What is required :: What lies from the line containing "positive_can();" through the line containing "zip(*points))), Vector(map(max, zip(*points)))"? Print exactly those lines, with both ends, and no others.

::: Data for processing

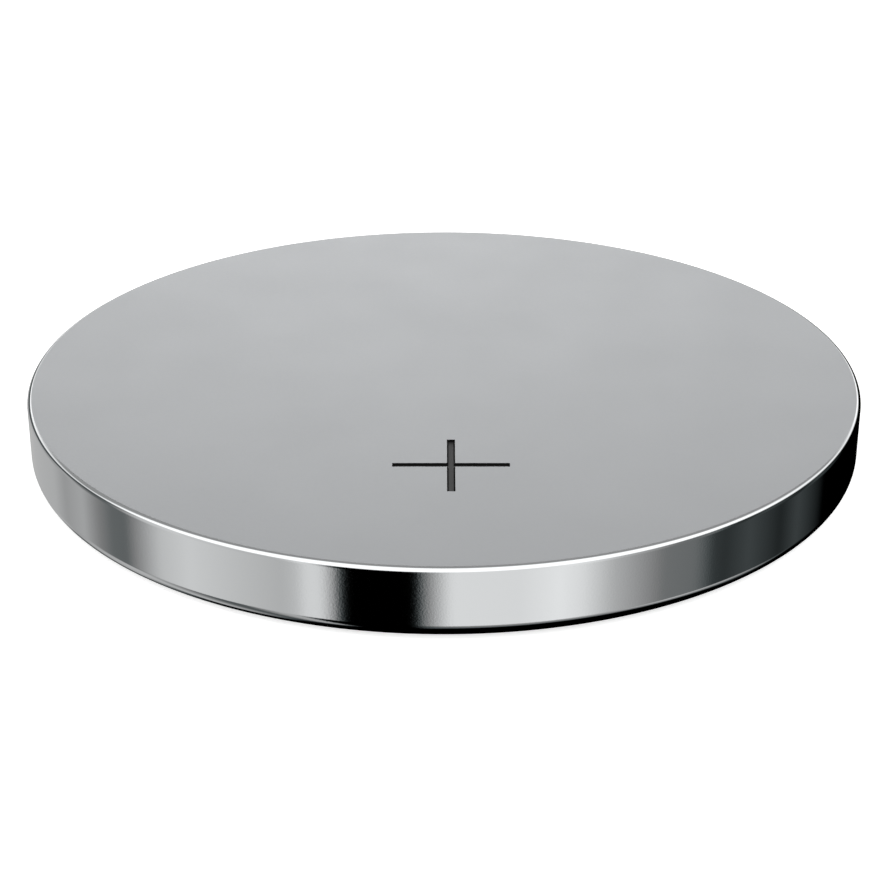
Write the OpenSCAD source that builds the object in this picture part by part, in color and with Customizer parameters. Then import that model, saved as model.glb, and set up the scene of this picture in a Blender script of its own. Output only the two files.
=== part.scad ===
// Lithium coin cell, 23 mm across and 2 mm high, in section from the outside in: a drawn steel can
// (positive), a moulded gasket, a steel cap (negative), and the disc stack that they hold.
// The cell stands on the flat face of its cap at z = 0, and the can's flat face is on top.

/* [Cell] */
// Diameter over the can
cell_d = 23; // [16:0.5:30]
// Height over both flat faces
cell_h = 2; // [1.8:0.1:5.4]

/* [Positive can] */
// Thickness of the can's sheet
can_t = 0.25; // [0.2:0.01:0.3]
// Outer radius where the flat face turns into the wall
can_corner_r = 0.14; // [0.05:0.01:0.3]
// Inner radius of that same corner
can_inner_r = 0.06; // [0.02:0.01:0.2]
// Outer radius of the curl that closes the can over the gasket
curl_r = 0.4; // [0.35:0.01:0.6]
// How far the closed lip reaches in from the wall
lip_reach = 1.05; // [0.8:0.05:1.4]
// How far the cap stands out below the closed lip
cap_proud = 0.08; // [0.04:0.01:0.12]

/* [Negative cap] */
// Thickness of the cap's sheet
cap_t = 0.2; // [0.15:0.01:0.25]
// Outer radius at the edge of the cap's flat face
cap_edge_r = 0.3; // [0.26:0.01:0.32]
// Fillet between the step and the flange, on the outside
step_fillet_r = 0.12; // [0.05:0.01:0.16]
// Outer radius where the flange turns up into the skirt
skirt_bend_r = 0.35; // [0.3:0.01:0.4]

/* [Sealing gasket] */
// Thickness between the can's wall and the cap's skirt
gasket_wall_t = 0.3; // [0.25:0.01:0.4]
// Thickness between the closed lip and the cap's flange
gasket_seal_t = 0.2; // [0.15:0.01:0.25]
// Thickness between the skirt's edge and the can's flat face
gasket_floor_t = 0.25; // [0.2:0.01:0.35]
// Thickness of the leg inside the skirt
gasket_leg_t = 0.25; // [0.2:0.01:0.3]
// How far that leg reaches down over the skirt
gasket_leg_h = 0.5; // [0.3:0.05:0.6]
// Width of the ring that shows between the lip and the cap
gasket_ring_w = 0.3; // [0.2:0.01:0.4]
// How deep that ring lies behind the lip's face
gasket_ring_depth = 0.06; // [0.02:0.01:0.15]
// Clearance between the ring and the cap's step
gasket_gap = 0.04; // [0.02:0.01:0.1]

/* [Electrode stack] */
// Thickness of the lithium disc
anode_t = 0.3; // [0.2:0.01:0.4]
// Thickness of the separator
separator_t = 0.2; // [0.1:0.01:0.25]
// Thickness of the collector screen
collector_t = 0.15; // [0.05:0.01:0.2]
// Clearance between the separator and the cap's step
separator_gap = 0.3; // [0.1:0.05:0.5]
// How far the separator reaches past the lithium disc
anode_margin = 0.8; // [0.4:0.1:1.5]
// How far the separator reaches past the cathode pellet
cathode_margin = 0.6; // [0.4:0.1:1.5]
// Chamfer on the edges of the pressed pellet
pellet_chamfer = 0.15; // [0.05:0.05:0.25]
// How far the pellet reaches past the collector screen
collector_margin = 0.2; // [0:0.1:1]
// Width of one strand of the screen
strand_w = 0.2; // [0.15:0.01:0.3]
// Distance from one strand of the screen to the next
strand_pitch = 1.2; // [0.8:0.1:2]
// Width of the screen's solid edge
collector_edge_w = 0.4; // [0.3:0.1:0.8]

/* [Hidden] */
$fn = 128;

// The can
can_r = cell_d / 2;
can_bore_r = can_r - can_t;
can_roof_z = cell_h - can_t;
lip_z = cap_proud;
lip_top_z = lip_z + can_t;
lip_r = can_r - lip_reach;

// The cap
flange_z = lip_top_z + gasket_seal_t;
step_r = lip_r - gasket_ring_w - gasket_gap;
skirt_r = can_bore_r - gasket_wall_t;
skirt_bore_r = skirt_r - cap_t;
skirt_top_z = can_roof_z - gasket_floor_t;
recess_r = step_r - cap_t;

// The stack, from the cap up
anode_z = cap_t;
separator_z = anode_z + anode_t;
cathode_z = separator_z + separator_t;
collector_z = can_roof_z - collector_t;
separator_r = recess_r - separator_gap;
anode_r = separator_r - anode_margin;
cathode_r = separator_r - cathode_margin;
cathode_t = collector_z - cathode_z;
collector_r = cathode_r - collector_margin;

// Half section of a round block from z = low to z = high, its two outer edges rounded
module block_section(radius, low, high, low_r, high_r) {
    difference() {
        translate([0, low]) square([radius, high - low]);
        if (low_r > 0) edge_waste(radius, low, low_r, 1);
        if (high_r > 0) edge_waste(radius, high, high_r, -1);
    }
}

// What a rounded edge takes away from a square one; side is 1 on a lower edge and -1 on an upper one
module edge_waste(radius, level, round_r, side) {
    difference() {
        translate([radius - round_r, level + (side - 1) / 2 * round_r]) square(round_r);
        translate([radius - round_r, level + side * round_r]) circle(round_r);
    }
}

// Material that a fillet leaves in the corner between a step and the flange above it
module fillet_section(radius, level, fillet_r) {
    difference() {
        translate([radius, level - fillet_r]) square(fillet_r);
        translate([radius + fillet_r, level - fillet_r]) circle(fillet_r);
    }
}

// Space inside the can, which the gasket fills to its edge
module can_bore_section() {
    block_section(can_bore_r, lip_top_z, can_roof_z, curl_r - can_t, can_inner_r);
}

// The cap with its hollow filled in, up to the edge of its skirt
module cap_outline_section() {
    block_section(step_r, 0, skirt_top_z, cap_edge_r, 0);
    block_section(skirt_r, flange_z, skirt_top_z, skirt_bend_r, 0);
    fillet_section(step_r, flange_z, step_fillet_r);
}

// The hollow of the cap, open at the top
module cap_hollow_section() {
    block_section(recess_r, cap_t, cell_h, cap_edge_r - cap_t, 0);
    block_section(skirt_bore_r, flange_z + cap_t, cell_h, skirt_bend_r - cap_t, 0);
    fillet_section(recess_r, flange_z + cap_t, step_fillet_r + cap_t);
}

// Round disc with its flat face on z = level
module disc(radius, level, thickness) {
    translate([0, 0, level]) cylinder(r = radius, h = thickness);
}

module positive_can() {
    color("silver")
    rotate_extrude()
    difference() {
        block_section(can_r, lip_z, cell_h, curl_r, can_corner_r);
        can_bore_section();
        square([lip_r, lip_top_z + can_inner_r]);
    }
}

module negative_cap() {
    color("gainsboro")
    rotate_extrude()
    difference() {
        cap_outline_section();
        cap_hollow_section();
    }
}

module sealing_gasket() {
    color("dimgray")
    rotate_extrude() {
        difference() {
            gasket_blank_section();
            cap_outline_section();
        }
        gasket_leg_section();
    }
}

// The gasket before the cap sinks in: wall, floor and the sole under the flange, with its ring
module gasket_blank_section() {
    ring_r = step_r + gasket_gap;
    leg_r = skirt_bore_r - gasket_leg_t;
    intersection() {
        can_bore_section();
        union() {
            translate([leg_r, skirt_top_z]) square([can_r, gasket_floor_t]);
            translate([ring_r, lip_top_z]) square([can_r, skirt_top_z - lip_top_z]);
        }
    }
    translate([ring_r, lip_z + gasket_ring_depth])
        square([gasket_ring_w, lip_top_z - lip_z - gasket_ring_depth]);
}

// The gasket's leg inside the skirt
module gasket_leg_section() {
    translate([skirt_bore_r - gasket_leg_t, skirt_top_z - gasket_leg_h])
        square([gasket_leg_t, gasket_leg_h + gasket_floor_t]);
}

module cathode_collector() {
    strands = floor(collector_r / strand_pitch);
    color("lightslategray")
    translate([0, 0, collector_z])
    linear_extrude(collector_t) {
        intersection() {
            circle(collector_r);
            union() {
                for (i = [-strands : strands]) {
                    translate([i * strand_pitch, 0]) square([strand_w, cell_d], center = true);
                    translate([0, i * strand_pitch]) square([cell_d, strand_w], center = true);
                }
            }
        }
        difference() {
            circle(collector_r);
            circle(collector_r - collector_edge_w);
        }
    }
}

module cathode_pellet() {
    color("darkslategray")
    translate([0, 0, cathode_z])
    rotate_extrude()
    polygon([
        [0, 0],
        [cathode_r - pellet_chamfer, 0],
        [cathode_r, pellet_chamfer],
        [cathode_r, cathode_t - pellet_chamfer],
        [cathode_r - pellet_chamfer, cathode_t],
        [0, cathode_t]
    ]);
}

module separator() {
    color("whitesmoke") disc(separator_r, separator_z, separator_t);
}

module lithium_anode() {
    color("lightgray") disc(anode_r, anode_z, anode_t);
}

positive_can();
negative_cap();
sealing_gasket();
cathode_collector();
cathode_pellet();
separator();
lithium_anode();
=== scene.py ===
# %% [markdown]
# A lithium coin cell is two shallow steel cups, one crimped over the other with a plastic ring between.
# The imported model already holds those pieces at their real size, so this lesson adds only the looks.
# Everything is in metres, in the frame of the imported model, and small sizes are written as mm * number.

# %% Load the fixed frame
import math
import bmesh
import bpy
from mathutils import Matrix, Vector


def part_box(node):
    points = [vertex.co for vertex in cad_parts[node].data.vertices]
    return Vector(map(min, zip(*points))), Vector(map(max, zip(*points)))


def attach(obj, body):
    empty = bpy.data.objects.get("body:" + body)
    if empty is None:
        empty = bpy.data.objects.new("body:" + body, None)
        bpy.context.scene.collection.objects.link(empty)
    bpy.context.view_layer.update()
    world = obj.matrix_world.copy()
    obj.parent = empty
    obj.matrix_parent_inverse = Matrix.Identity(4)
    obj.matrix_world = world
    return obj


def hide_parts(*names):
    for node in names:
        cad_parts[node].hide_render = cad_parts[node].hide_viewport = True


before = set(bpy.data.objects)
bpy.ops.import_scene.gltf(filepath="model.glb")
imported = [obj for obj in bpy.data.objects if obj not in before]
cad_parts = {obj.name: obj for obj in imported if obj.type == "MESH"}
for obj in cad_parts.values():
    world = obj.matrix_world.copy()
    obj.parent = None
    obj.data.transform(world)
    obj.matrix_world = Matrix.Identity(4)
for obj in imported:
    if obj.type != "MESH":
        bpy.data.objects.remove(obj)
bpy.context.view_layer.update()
scene = bpy.context.scene
mm = 0.001
print("nodes:", sorted(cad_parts))

# %% [markdown]
# Sizes come first, as a maker's drawing gives them. The outside sizes are read from the frame.
# The sheet, the curl and the lip can't be read from a box, so they are named here once.

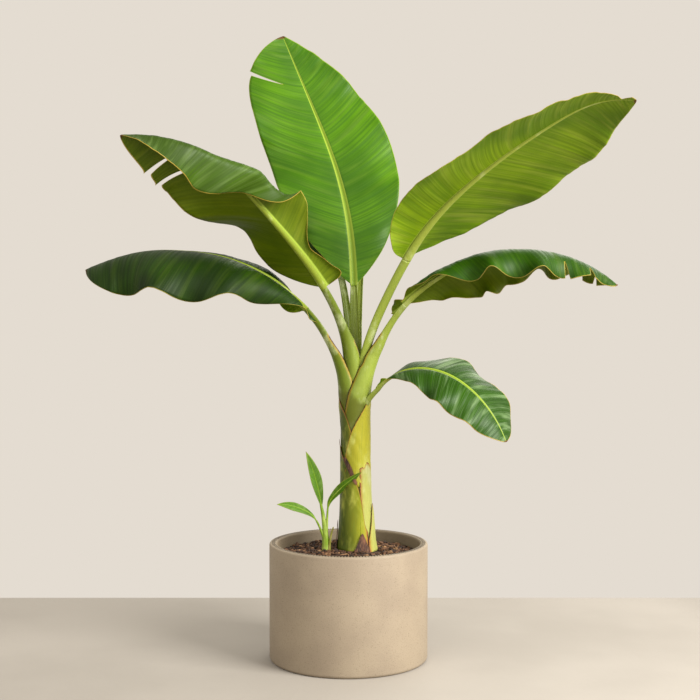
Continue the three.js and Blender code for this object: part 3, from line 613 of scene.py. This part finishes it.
LEAVES = {
    "centre": grow(
        foot=(16, 0, 655), base=292, end=1010,
        bearing=[(0, 95), (300, 95), (500, 119), (700, 141), (1010, 168)],
        rise=[(0, 86), (100, 85), (300, 73), (500, 68), (700, 64), (1010, 67)],
        rib=[(0, 8.5), (0.25, 7), (0.5, 5), (0.75, 3), (1, 0.8)],
        clasp=[(-90, 34, 120, 120), (0, 31, 110, 110), (60, 25, 95, 95), (110, 18, 85, 85),
               (200, 13, 85, 85), (292, 8.5, 88, 88)],
        left=half(163, root=(1.8, 0.8), tip=(4.5, 0.52), fold=[(0, 10)], lean=0.2,
            curl=[(0, -15), (0.5, -25), (1, -5)], wave=(8, 3, 0.05), tears=[(0.79, 0.6, 0.009)]),
        right=half(160, root=(1.7, 0.85), tip=(1.9, 0.85), fold=[(0, 10)],
            curl=[(0, -15)], wave=(6, 4, 0))),
    "upper_left": grow(
        foot=(21, 0, 655), base=310, end=980, dry=150,
        bearing=[(0, 225), (100, 230), (300, 221), (500, 221), (700, 220), (830, 212), (980, 197)],
        rise=[(0, 84), (100, 75), (200, 62), (300, 52), (450, 43), (700, 36), (830, 15), (980, -5)],
        rib=[(0, 11), (0.25, 8), (0.5, 5.5), (0.75, 3), (1, 0.8)],
        clasp=[(-90, 32, 120, 120), (0, 29, 115, 115), (40, 25, 115, 115), (60, 23.5, 125, 105),
               (80, 22.5, 130, 102), (100, 22, 133, 99), (120, 20.3, 133, 98), (150, 17.5, 120, 92),
               (180, 15.5, 95, 90), (220, 13.5, 88, 88), (310, 11, 88, 88)],
        left=half(155, root=(1.6, 0.35),
            trim=[(0, 1.2), (0.05, 0.65), (0.1, 0.42), (0.15, 0.26), (0.2, 0.31), (0.25, 0.5),
                  (0.3, 0.64), (0.4, 0.65), (0.5, 0.71), (0.6, 0.98), (0.7, 0.9), (0.8, 0.82),
                  (1, 1)],
            fold=[(0, 75), (0.2, 80), (0.33, 78), (0.4, 60), (0.5, 55), (0.6, 40), (0.7, 12),
                  (1, 0)],
            curl=[(0, -40), (0.2, -30), (0.3, -40), (0.5, -15), (1, -20)],
            crest=[(0, 0.8), (0.3, 0.8), (0.4, 0.62), (0.5, 0.48), (0.6, 0.33), (0.7, 0.25),
                  (1, 0.25)],
            hinge=[(0, -50), (0.15, -60), (0.25, 0), (0.34, 10), (0.4, -110), (0.5, -160),
                  (0.6, -140), (0.7, -115), (0.8, -80), (0.9, -50), (1, -10)],
            wave=(0, 1, 0)),
        right=half(162, root=(1.6, 0.6), lean=0.18,
            trim=[(0, 1), (0.06, 1.2), (0.12, 1.22), (0.2, 1.03), (0.27, 0.96), (0.4, 1), (1, 1)],
            fold=[(0, -5), (0.2, 0), (0.3, 4), (0.42, -8), (0.6, -18), (0.8, -36), (1, -50)],
            curl=[(0, -25), (0.2, -10), (0.3, -5), (0.42, -20), (0.6, -25), (1, -10)],
            wave=(6, 3, 0.1), tears=[(0.64, 0.85, 0.022), (0.76, 0.85, 0.018)])),
    "lower_left": grow(
        foot=(9, 0, 604), base=315, end=905, dry=230,
        ears=[lobe(262, 334, width=22, fold=-40, curl=-20, wave=(22, 1.5, 0.1))],
        seat=[(-175, 17.6, 0, 34.8), (-130, 17.5, 0, 34.6), (-85, 17.4, 0, 34.8), (-34, 17.4, 0, 35.2),
              (0, 16.4, 0.3, 36.2), (28, 14.8, 0.2, 38)],
        bearing=[(0, 210), (100, 213), (200, 207), (300, 200), (400, 194), (500, 187), (700, 178)],
        rise=[(0, 84), (100, 73), (200, 62), (300, 47), (400, 35), (500, 24), (600, 9), (700, 0),
              (800, -15), (905, -24)],
        rib=[(0, 11), (0.25, 7.5), (0.5, 5), (0.75, 3), (1, 0.8)],
        clasp=[(-175, 36.8, 130, 130), (0, 36.8, 125, 125), (36, 38, 118, 118), (71, 31.5, 100, 112),
               (90, 26.6, 88, 110), (105, 23.6, 97, 108), (123, 20.5, 99, 105), (171, 16.5, 95, 95),
               (200, 14.5, 84, 92), (220, 13.5, 81, 90), (315, 11, 84, 88)],
        shift=[(0, 5), (36, 10), (71, 7.5), (105, 5), (171, 3), (220, 0)],
        left=half(185, root=(2, 0.7), tip=(4, 0.5),
            trim=[(0, 0.4), (0.1, 0.58), (0.2, 0.78), (0.3, 0.86), (0.5, 1.03), (0.8, 0.97),
                  (1, 0.95)],
            fold=[(0, -12), (1, -15)], curl=[(0, -85)], wave=(17, 2.98, 0.235)),
        right=half(140, root=(2.2, 0.62), fold=[(0, -20), (0.12, 50), (0.4, 40), (0.6, 25), (1, 15)],
            curl=[(0, -90), (0.12, -100), (0.5, -90), (1, -70)], wave=(15, 3, 0.5))),
    "upper_right": grow(
        foot=(21, 0, 655), base=395, end=1095, dry=100,
        bearing=[(0, -35), (200, -39), (350, -46), (500, -42), (700, -37), (900, -30), (1095, -22)],
        rise=[(0, 84), (100, 76), (200, 63), (300, 56), (400, 50), (500, 43), (600, 36), (800, 29),
              (950, 23), (1095, -12)],
        roll=[(0, 0), (300, 0), (500, 14)], rib=[(0, 14), (0.2, 9.5), (0.5, 5.5), (0.75, 3), (1, 0.8)],
        clasp=[(-90, 31, 110, 110), (0, 29, 105, 105), (40, 22, 98, 98), (60, 19, 98, 98),
               (100, 15.5, 92, 92), (150, 14.8, 90, 90), (250, 14.5, 90, 90), (395, 14, 88, 88)],
        left=half(202, widest=0.42, root=(1.8, 0.85), tip=(2.6, 0.75), fold=[(0, 5), (1, -5)],
            curl=[(0, -10), (0.3, -12), (1, -25)], wave=(3, 3, 0.4)),
        right=half(136, widest=0.36, root=(3, 0.55), tip=(2, 0.8), fold=[(0, 5)],
            trim=[(0, 1), (0.2, 1.05), (0.3, 1.11), (0.4, 1.07), (0.5, 0.92), (0.6, 0.97),
                  (0.75, 1), (1, 1)],
            curl=[(0, -10), (1, -20)], wave=(3, 3, 0.6), tears=[(0.955, 0.85, 0.02)])),
    "lower_right": grow(
        foot=(24, 0, 604), base=325, end=900, widest=0.42, dry=230,
        ears=[lobe(284, 334, width=32, fold=72, curl=10, wave=(26, 1.5, 0.2), other=4)],
        seat=[(-150, 17.6, 0, 36), (-34, 17.4, 0, 36.4), (0, 16.6, 0, 37.4), (28, 15.6, 0, 39.4),
              (51, 15.2, -1, 40.4), (70, 21, -5.5, 36.5), (90, 29, -10, 30), (110, 36.5, -14.2, 25.7),
              (130, 43.3, -16.5, 23.2)],
        bearing=[(0, -30), (200, -26), (300, -25), (400, -18), (600, -11), (900, -4)],
        rise=[(0, 84), (100, 72), (200, 65), (300, 49), (400, 34), (500, 26), (600, 7), (700, -8),
              (900, -42)],
        rib=[(0, 11), (0.25, 7.5), (0.5, 5), (0.75, 3), (1, 0.8)],
        clasp=[(-150, 38, 150, 160), (-34, 38, 140, 132), (-20, 38, 135, 122), (0, 38, 125, 111.5),
               (20, 38, 116, 102.5), (40, 38, 100, 93), (50, 38, 95, 89.5), (60, 36.4, 96, 91),
               (70, 33.8, 98, 95), (90, 28.5, 104, 104), (110, 25, 108, 110), (130, 23, 107, 112),
               (145, 21.8, 106, 103), (160, 20.5, 105, 108), (175, 18.5, 100, 114), (205, 15, 94, 112),
               (220, 14, 91, 104), (240, 13.2, 90, 92), (265, 12.3, 88, 88), (325, 11, 88, 88)],
        shift=[(0, 5), (51, 13), (103, 11), (160, 7), (185, 3), (205, 0)],
        left=half(122, root=(1.5, 0.9), fold=[(0, -20), (0.4, -10), (0.47, 0), (0.6, 8), (1, 5)],
            curl=[(0, -60), (0.3, -110), (0.45, -95), (0.55, -70), (0.7, -60), (1, -50)],
            wave=(23, 5.5, -0.295),
            tears=[(0.7, 0.5, 0.012), (0.8, 0.5, 0.012), (0.89, 0.5, 0.01)]),
        right=half(125, root=(1.5, 0.9),
            fold=[(0, 30), (0.12, 22), (0.25, 20), (0.4, 8), (0.6, 0), (1, 0)],
            curl=[(0, 0), (0.12, -30), (0.25, -100), (0.4, -95), (1, -80)],
            wave=(24, 4.6, -0.81), tears=[(0.72, 0.45, 0.012), (0.84, 0.45, 0.012)])),
    "small_right": grow(
        foot=(21, 0, 554), base=175, end=575, widest=0.5,
        seat=[(0, 21, 0, 16), (60, 36.5, -15, 12), (88, 39, -17.2, 10), (104, 43, -20, 9.6)],
        ears=[lobe(146, 186, width=15, fold=60, curl=10, wave=(26, 1.5, 0.2))],
        bearing=[(0, -38), (100, -38), (200, -27), (300, -24), (400, -21), (575, -15)],
        rise=[(0, 72), (60, 68), (100, 62), (200, 29), (300, -6), (400, -35), (500, -56), (575, -70)],
        roll=[(0, 0), (180, 0), (280, -25), (575, -30)],
        rib=[(0, 6.5), (0.25, 5), (0.5, 3.8), (0.75, 2.4), (1, 0.8)],
        clasp=[(0, 17, 90, 90), (60, 14, 90, 90), (100, 11, 90, 90), (140, 9, 90, 90),
               (175, 6.5, 88, 88)],
        left=half(98, root=(3, 0.5), tip=(3, 0.7), fold=[(0, 25), (0.12, 20), (0.25, 8), (1, 5)],
            trim=[(0, 1), (0.2, 1), (0.38, 0.9), (0.5, 1), (0.7, 0.9), (0.85, 1.04), (1, 1.1)],
            curl=[(0, -25), (1, -15)], wave=(12, 3, 0)),
        right=half(93, root=(1.4, 1), tip=(2.6, 0.7), fold=[(0, 0), (1, -5)],
            curl=[(0, -60), (1, -20)], wave=(12, 4, 0.2))),
    "back_left": grow(
        foot=(12, 20, 655), base=340, end=830,
        bearing=[(0, 110), (300, 112), (420, 124), (830, 132)],
        rise=[(0, 84), (150, 77), (340, 57), (500, 38), (650, 14), (830, -14)],
        rib=[(0, 9), (0.25, 7), (0.5, 5), (0.75, 3), (1, 0.8)],
        clasp=[(-60, 16, 100, 100), (0, 16, 100, 100), (120, 12, 90, 90), (340, 9, 88, 88)],
        left=half(90, root=(2.2, 0.62), fold=[(0, 10), (1, -5)],
            curl=[(0, -50), (1, -60)], wave=(12, 3, 0.3)),
        right=half(80, root=(1.6, 1), fold=[(0, 40), (0.3, 10), (1, -5)],
            curl=[(0, -30), (1, -60)], wave=(12, 3, 0.1))),
    "back_right": grow(
        foot=(21, 20, 655), base=380, end=920,
        bearing=[(0, 85), (400, 82), (600, 82), (920, 80)],
        rise=[(0, 84), (150, 78), (400, 54), (550, 30), (700, 4), (820, -16), (920, -32)],
        rib=[(0, 8), (0.25, 6.5), (0.5, 5), (0.75, 3), (1, 0.8)],
        clasp=[(-60, 15, 100, 100), (0, 15, 100, 100), (120, 11, 90, 90), (380, 8, 88, 88)],
        left=half(80, root=(1.6, 1), fold=[(0, -25), (0.3, 0), (1, -5)],
            curl=[(0, -40), (1, -60)], wave=(12, 3, 0.6)),
        right=half(75, root=(2.2, 0.62), fold=[(0, 10), (1, -5)],
            curl=[(0, -40), (1, -60)], wave=(12, 3, 0.2))),
}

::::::

Task solution ::
positive_can();
negative_cap();
sealing_gasket();
cathode_collector();
cathode_pellet();
separator();
lithium_anode();
=== scene.py ===
# %% [markdown]
# A lithium coin cell is two shallow steel cups, one crimped over the other with a plastic ring between.
# The imported model already holds those pieces at their real size, so this lesson adds only the looks.
# Everything is in metres, in the frame of the imported model, and small sizes are written as mm * number.

# %% Load the fixed frame
import math
import bmesh
import bpy
from mathutils import Matrix, Vector


def part_box(node):
    points = [vertex.co for vertex in cad_parts[node].data.vertices]
    return Vector(map(min, zip(*points))), Vector(map(max, zip(*points)))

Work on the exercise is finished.